Privatisation, marketisation, neo-liberalism and austerity are beams of the same sun. They don’t happen without political will and citizen consent; the neo-liberal project has to be lobbied for and promoted. The project has many outriders, think tanks such as the Adam Smith Institute, the Institute of Economic Affairs, and Policy Exchange, all funded by business and wealthy free marketeeers (sometimes transparently but quite often opaquely), to assemble evidence, create arguments, lobby and advocate, through the media, the benefits to the public of choice, competition and private-sector efficiency and innovation. Of course, this is driven more by a fundamental need for capital accumulation, than it is out of a concern for the provision of quality public services. Though the neo-liberal project attracts its enthusiasts and disciples who espouse the benefits of autonomy, individualism, efficiency and innovation.

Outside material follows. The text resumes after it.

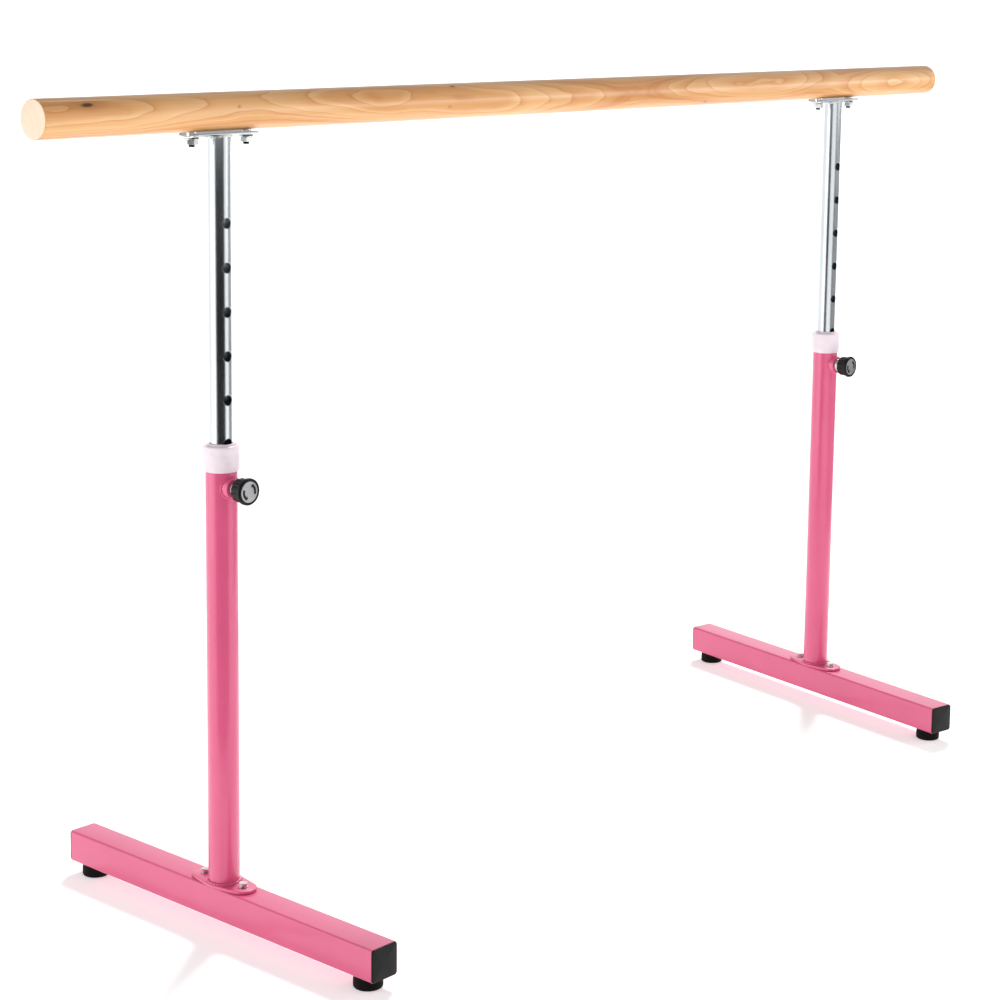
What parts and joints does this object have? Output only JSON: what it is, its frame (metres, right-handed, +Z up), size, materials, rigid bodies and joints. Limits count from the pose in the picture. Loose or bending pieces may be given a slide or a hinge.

Neo-liberalism and austerity have been central to growing economic inequality , in addition, the privatisation of public services has contributed to a growing democratic deficit, a powerlessness over the conditions of the community, where service provision is provided by an unaccountable public service . There is a growing inequality in the access to public services, where the principle of universal provision is replaced by an increasing amount of part or wholly private-paying services.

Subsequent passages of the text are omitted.